The “we” Shor refers to includes his friend and long-time business partner Rich Carley, with whom Shor opened the Charleston Beer Exchange (CBX) in 2008, a tiny closet of a place off East Bay Street that was stocked to the brim with the best craft beer selection in South Carolina, and possibly the Southeast.

“We opened it thinking it’d be a hobby, something we’d dabble with while keeping our day jobs,” says Shor, whose day job at the time was managing the beer and wine selection at Ted’s Butcherblock, where he began working shortly after moving to Charleston from Boston in 2004. But the day he and Carley opened the CBX, “it was jammin,” with a line out the door and customers that just kept coming. Hobby soon morphed into full-time job, and Shor into a full-fledged beer guy, beard and all.

“It was all about being in the right place at the right time,” says Shor, who was instrumental (along with Jaime Tenney of Coast Brewing) in getting South Carolina’s Pop the Cap legislation changed in 2007, allowing sales of high-gravity (more than 6.25% ABL) beer. “I wish I could claim I had some magical touch, but the fact is the beer-scape was very different then, there was Palmetto Brewery and Coast, but that’s about it. Charleston was eager for great craft beer.”

More than a few might take issue with Shor’s “magical touch” disclaimer. The CBX was a resounding sudsy success, and Shor’s golden-ale touch eventually led to an upstate extension, the Greenville Beer Exchange, and the founding of Brewvival, an annual craft beer festival featuring suds from around the globe. And indeed, ultimately led to the critically acclaimed Edmund’s Oast, and now to Edmund’s Oast Exchange adjacent to the brewpub restaurant on Morrison Drive, and the soon-to-be Edmund’s Oast Brewing Co., a 20,000-square-foot brewery with a 100-plus seat tasting room/ restaurant on King Street extension, next to Workshop.

The key to Edmund’s success, claims Shor, has been attracting the right team, the best of the best in their various domains, and giving them a wide, creative berth: beer, including wildly imaginative house brews, by Cameron Read, head brewer and director of beverage operations; wine curated by Sara O’Kelly, sommelier and former cofounder of The Glass Onion; cocktails by mixologist Jayce McConnell (whose innovative spin earned a clever “10 Ingredients in Edmund’s Oast Cocktails You Pretend to Recognize, But Really Don’t” Eater headline); charcuterie, which garners particular acclaim from Bon Appetit, among others, and the overall culinary program under the guidance of Geoff Marquardt, head of food operations, and Chef Bob Cook, formerly of Artisan Meat Share. Carley, Shor’s original partner, has since “retired” from the food and beverage world.

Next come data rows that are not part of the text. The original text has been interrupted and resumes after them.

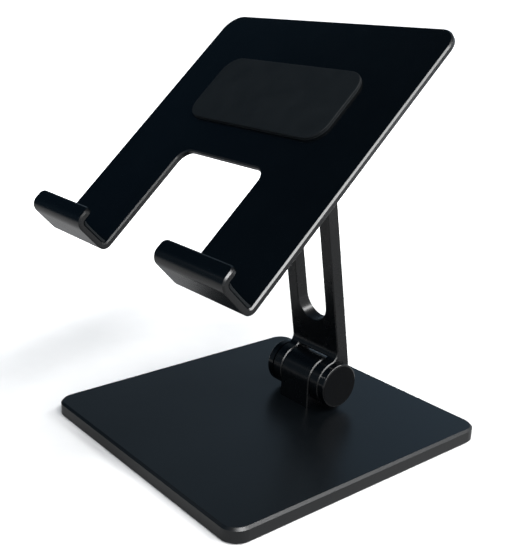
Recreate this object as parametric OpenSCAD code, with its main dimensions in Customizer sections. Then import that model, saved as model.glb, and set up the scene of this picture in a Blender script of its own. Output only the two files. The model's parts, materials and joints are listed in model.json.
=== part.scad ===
// Tablet stand: a weighted base, a slotted arm and a tray with two hooks,
// joined by two friction hinges whose axes run along X.
// Millimetres. The origin is the centre of the base at desk level. The hooks face -Y, and +Z is up.

/* [Base] */
// Width of the base, along X
base_w = 150; // [140:1:180]
// Depth of the base, along Y
base_d = 155; // [145:1:180]
// Thickness of the base plate
base_t = 6.9; // [6:0.1:9]
// Radius of the base's corners
base_corner_r = 8.5; // [6:0.5:14]
// Bevel along the base's top edge
base_bevel = 1.1; // [0.6:0.1:1.6]
// How far the mat stands out below the base
mat_proud = 0.6; // [0.5:0.1:1.5]
// Gap between the mat's edge and the base's edge
mat_inset = 5; // [4:0.5:10]

/* [Hinges] */
// Distance of the lower hinge behind the centre of the base
hinge_y = 31.6; // [20:0.1:45]
// Radius of the hinge barrels
barrel_r = 11.5; // [11:0.1:13]
// Width of the block in the middle of each hinge
block_w = 20.8; // [20:0.1:24]
// Height of a hinge axis above the face that its block is fixed to
block_h = 13.4; // [13.2:0.1:16]
// Bevel on the edges of the hinge blocks
block_bevel = 0.5; // [0.3:0.1:0.8]
// Gap between a hinge block and the arm's ears
ear_gap = 0.35; // [0.3:0.05:0.6]
// Width of each end cap outside the arm's ears
cap_w = 4.4; // [3.8:0.1:5]
// Radius of the rounding around each end cap
cap_round = 1; // [0.5:0.1:1.5]
// Radius of the hinge bolts
bolt_r = 4; // [3.8:0.1:4.2]

/* [Arm] */
// Distance between the two hinge axes
arm_len = 133.5; // [125:0.5:160]
// Width of the arm
arm_w = 34.3; // [33.5:0.1:40]
// Thickness of the arm
arm_t = 7; // [5.5:0.1:7.5]
// Bevel on the arm's edges
arm_bevel = 0.5; // [0.3:0.1:1]
// Forward lean of the arm from upright, in degrees
arm_lean = 9.4; // [0:0.1:20]
// Where the round above each ear starts, measured from the hinge axis
ear_blend = 16.4; // [15:0.1:18]
// Width of the slot in the arm
slot_w = 20.4; // [16:0.1:22]
// Distance from each hinge axis to the near end of the slot
slot_from_axis = 29.2; // [26:0.2:34]
// Bevel around the slot
slot_bevel = 0.35; // [0.3:0.05:0.8]

/* [Tray] */
// Width of the tray
tray_w = 150; // [140:1:180]
// Length of the tray plate above the hinge axis
tray_above = 48.5; // [44:0.5:60]
// Distance from the hinge axis down to the underside of the hooks
tray_below = 98.7; // [90:0.1:105]
// Thickness of the tray sheet
tray_t = 3; // [2.9:0.1:3.5]
// Pitch of the tray above horizontal, in degrees
tray_pitch = 42.8; // [30:0.2:50]
// Radius of the tray's top corners
tray_corner_r = 10; // [6:0.5:14]
// Bevel on the tray's edges
tray_bevel = 0.65; // [0.3:0.05:0.8]
// Width of the notch between the hooks
notch_w = 59.4; // [50:0.2:70]
// Height of the notch above the underside of the hooks
notch_h = 61.4; // [50:0.2:66]
// Radius of the notch's corners
notch_r = 6.5; // [4:0.5:9]
// Depth of the hooks in front of the tray
hook_d = 18.4; // [16:0.1:24]
// Height of the hooks' lips above the hooks' underside
lip_h = 9.8; // [9:0.1:14]
// Inside radius of the bend between the tray and the hooks
bend_r = 1.25; // [1:0.05:2]
// Inside radius of the bend below the lips
lip_bend_r = 1.75; // [1.5:0.05:2.5]
// Radius of the lips' corners
lip_corner_r = 2.8; // [2:0.1:4]

/* [Pads] */
// Width of the pad on the tray
pad_w = 93; // [80:1:120]
// Height of the pad on the tray
pad_h = 38.6; // [34:0.2:44]
// Thickness of the pad on the tray
pad_t = 1.6; // [1:0.1:2]
// Radius of the pad's corners
pad_r = 9.5; // [5:0.5:12]
// Thickness of the pads in the hooks
hook_pad_t = 1.5; // [1:0.1:1.8]
// Gap between a hook pad and the edges of its hook
hook_pad_inset = 0.7; // [0.7:0.1:2]

/* [Hidden] */

$fn = 96;
// Overlap that keeps cuts clear of the faces they pass through
cut = 1;

metal_black = [0.06, 0.065, 0.075];
base_grey = [0.13, 0.135, 0.145];
cap_black = [0.03, 0.03, 0.035];
pad_grey = [0.16, 0.16, 0.17];
steel_grey = [0.6, 0.6, 0.62];
bronze = [0.55, 0.4, 0.22];

// Places of the two hinge axes
lower_axis_z = mat_proud + base_t + block_h;
lower_axis = [0, hinge_y, lower_axis_z];
upper_axis = lower_axis + arm_len * [0, -sin(arm_lean), cos(arm_lean)];

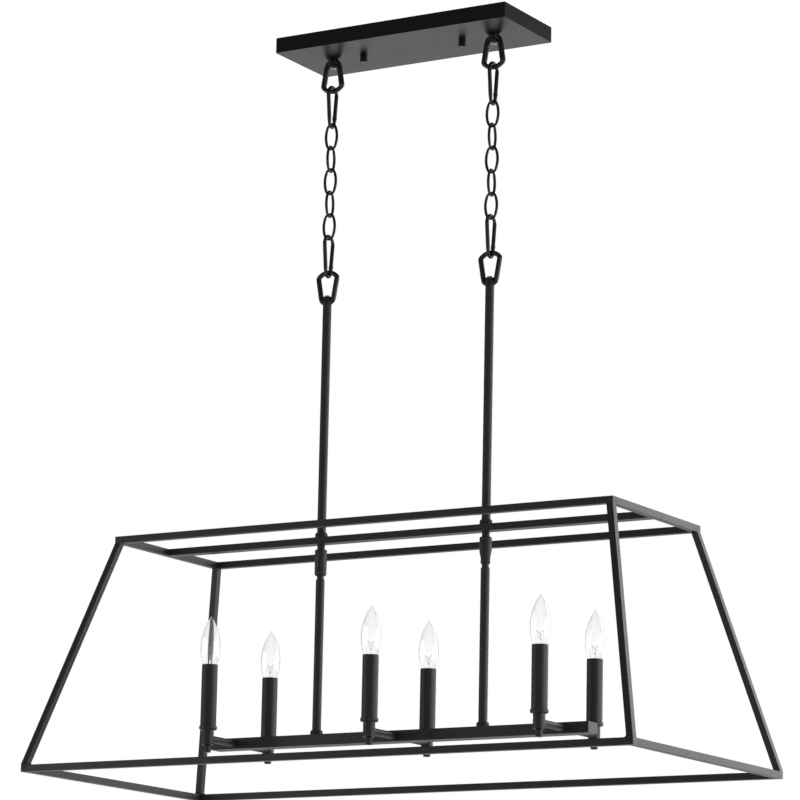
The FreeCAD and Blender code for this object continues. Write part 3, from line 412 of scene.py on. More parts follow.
class CoiledWire(GeometryRecipe):
    """Winds a fine wire into a coil along a line of points."""

    SIDES = 5

    def __init__(self) -> None:
        """Builds the tree."""
        super().__init__(
            "coiled_wire", sizes=("Coil Diameter", "Pitch", "Wire Diameter", "Points Per Turn")
        )
        given = self.given
        line = self.node("GeometryNodeMeshToCurve", inputs={"Mesh": given["Geometry"]})
        step = self.node(
            "ShaderNodeMath",
            {"operation": "DIVIDE"},
            {0: given["Pitch"], 1: given["Points Per Turn"]},
        )
        fine = self.node(
            "GeometryNodeResampleCurve",
            {"mode": "LENGTH"},
            {"Curve": line["Curve"], "Length": step["Value"]},
        )
        along = self.node("GeometryNodeSplineParameter")["Length"]
        turns = self.node("ShaderNodeMath", {"operation": "DIVIDE"}, {0: along, 1: given["Pitch"]})
        phase, radius, wire_radius = (
            self.node("ShaderNodeMath", {"operation": "MULTIPLY"}, {0: size, 1: factor})["Value"]
            for size, factor in (
                (turns["Value"], 2 * math.pi),
                (given["Coil Diameter"], 0.5),
                (given["Wire Diameter"], 0.5),
            )
        )
        tangent = self.node("GeometryNodeInputTangent")["Tangent"]
        normal = self.node("GeometryNodeInputNormal")["Normal"]
        side = self.node(
            "ShaderNodeVectorMath", {"operation": "CROSS_PRODUCT"}, {0: tangent, 1: normal}
        )
        arms = {}
        for index, (wave, way) in enumerate((("COSINE", normal), ("SINE", side["Vector"]))):
            swing = self.node("ShaderNodeMath", {"operation": wave}, {0: phase})
            reach = self.node(
                "ShaderNodeMath", {"operation": "MULTIPLY"}, {0: swing["Value"], 1: radius}
            )
            arm = self.node(
                "ShaderNodeVectorMath", {"operation": "SCALE"}, {0: way, "Scale": reach["Value"]}
            )
            arms[index] = arm["Vector"]
        offset = self.node("ShaderNodeVectorMath", {"operation": "ADD"}, arms)
        wound = self.node(
            "GeometryNodeSetPosition",
            inputs={"Geometry": fine["Curve"], "Offset": offset["Vector"]},
        )
        section = self.node(
            "GeometryNodeCurvePrimitiveCircle",
            inputs={"Resolution": self.SIDES, "Radius": wire_radius},
        )
        swept = self.node(
            "GeometryNodeCurveToMesh",
            inputs={
                "Curve": wound["Geometry"],
                "Profile Curve": section["Curve"],
                "Fill Caps": True,
            },
        )
        self.end(swept["Mesh"])


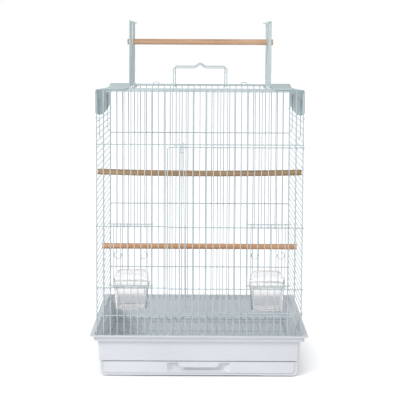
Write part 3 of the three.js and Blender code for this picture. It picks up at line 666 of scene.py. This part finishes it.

“Our approach has always been to keep everything on equal footing,” Shor explains. “This is definitely a house that beer built, but also a house where beer, cocktails and wine and food all live together very, very peacefully. We hold everything up to the same high standards.” Those standards include creating a fresh menu daily that reflects what’s seasonal and available from local growers and purveyors. “We’re not Husk, but we do try to source the vast majority of our ingredients locally. That’s just part of the natural flow of wanting to work with and support the purveyors we meet, real people, real relationships,” he says.

That goes for brewing ingredients as well: the Edmund’s Oast Lord Proprietor Mild Ale is brewed with tea grown on the Charleston Tea Plantation; locally foraged plants and fruits often show up in the cocktail and beer ingredient list. “Wine is about the only thing that doesn’t reflect local flavor,” Shor adds.

When the new Edmund’s Oast Exchange opens, things will have come “full circle,” Shor notes. Once again, he’ll be back in the retail world of beer and wine, offering Edmund’s Oast brews as well as other local craft beers and a vast, curated selection of edgy, interesting beers, the kind that first got Shor hooked on the mysteries and marvels of beer brewing in the first place.

“I love the craft of it, all the unknowns and variables that go into making great beer,” he says. “There’s so much tradition in the process, and also so much risk—there’s a lot that can go wrong. But give a talented brewer high-quality ingredients and he or she can create a vast array of aromas, flavors, appearances and textures. It’s endlessly interesting.” And for Charleston drinkers and diners, Edmund’s Oast is proving to be endlessly interesting and enticing as well.